This volume compiles writings by and about Mary Ann Shadd Cary, a nineteenth-century Black radical feminist, an abolitionist, suffragist, and one of the first Black woman newspaper editors in North America.
Mary Ann Shadd Cary includes letters, newspaper articles, organizational records, and never-before-published handwritten notes and essay drafts that illustrate how Shadd Cary participated in major Africana philosophical debates during the nineteenth century. Racial uplift, women's rights, and emigration first emerged as central themes in Shadd Cary's intellectual thought during the 1850s as she grappled with slavery's effects on African Americans. She was frequently mired in controversy during this era, both for her ideas and for outspokenness as a woman.
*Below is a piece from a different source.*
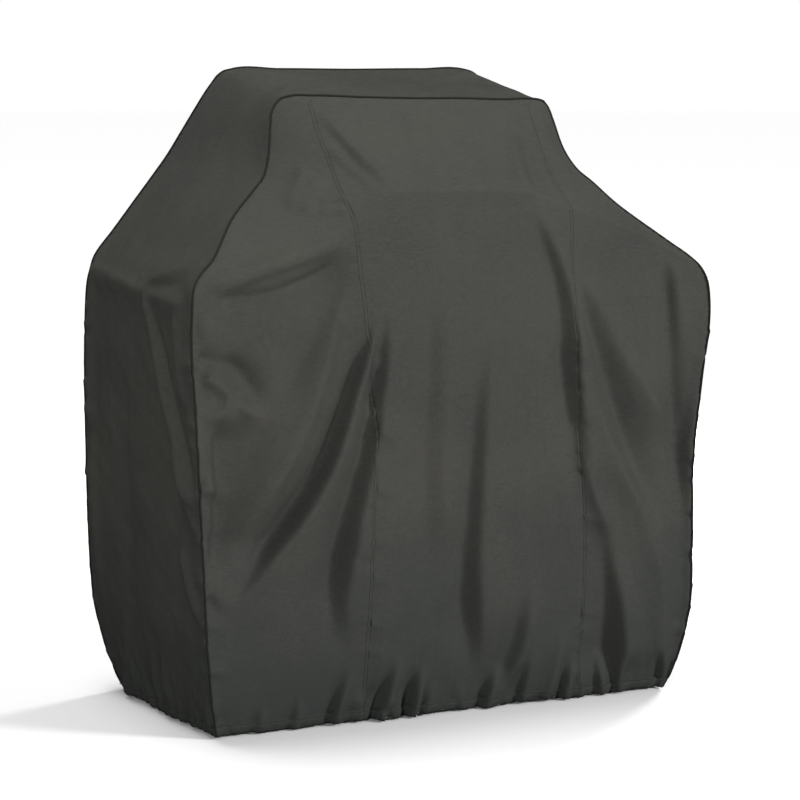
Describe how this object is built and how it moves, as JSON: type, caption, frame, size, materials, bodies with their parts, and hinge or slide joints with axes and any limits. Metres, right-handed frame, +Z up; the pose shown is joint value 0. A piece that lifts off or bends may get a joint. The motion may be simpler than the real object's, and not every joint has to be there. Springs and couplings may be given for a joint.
{
  "type": "grill cover",
  "caption": "Fitted fabric cover for a cart grill: peaked hood section, sloped shoulders over the side shelves, piped edges and an elasticated open hem.",
  "frame": {"origin": "middle of the open hem, on the plane that the hem rests on", "axes": "+X to the right shelf as seen from the front, +Y to the back, +Z up; the front faces -Y"},
  "size_m": [1.0294, 0.5396, 1.1795],
  "materials": {
    "cloth": "coated woven polyester, dark charcoal with a faint olive cast, soft sheen",
    "cloth_lining": "coated woven polyester, folded hem channel",
    "piping_strip": "bias strip, near black, slightly glossier than the cloth",
    "piping_core": "braided filler cord, undyed, hidden",
    "binding_tape": "ribbed polyester tape, black",
    "thread": "polyester sewing thread, black",
    "elastic": "flat knitted elastic, black"
  },
  "bodies": {
    "root": {"back_centre_panel": "cloth", "back_left_panel": "cloth", "back_left_seam_tape": "binding_tape", "back_left_topstitch": "thread", "back_piping_cord": "piping_core", "back_piping_cover": "piping_strip", "back_right_panel": "cloth", "back_right_seam_tape": "binding_tape", "back_right_topstitch": "thread", "back_seam_binding": "binding_tape", "elastic_bar_tacks": "thread", "front_centre_panel": "cloth", "front_left_panel": "cloth", "front_left_seam_tape": "binding_tape", "front_left_topstitch": "thread", "front_piping_cord": "piping_core", "front_piping_cover": "piping_strip", "front_right_panel": "cloth", "front_right_seam_tape": "binding_tape", "front_right_topstitch": "thread", "front_seam_binding": "binding_tape", "hem_channel_strip": "cloth_lining", "hem_elastic": "elastic", "hem_stitching": "thread", "top_and_ends_panel": "cloth"}
  },
  "joints": []
}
Shadd Cary's support for emigration dissipated in the 1860s. During and after Reconstruction, she advocated for citizenship and economic self-determination for Black people in general and Black women in particular. By the 1880s, Shadd Cary's writings and activism prioritized Black women's needs.
Shadd Cary shaped Black radical theory and praxis throughout her lifetime. She is one of many nineteenth-century Black women theorists whose intellectual contributions are often overlooked. By interrogating Shadd Cary's Black radical ethic of care, this book reveals the philosophies that have shaped Black women's centuries-long struggle for rights and freedom.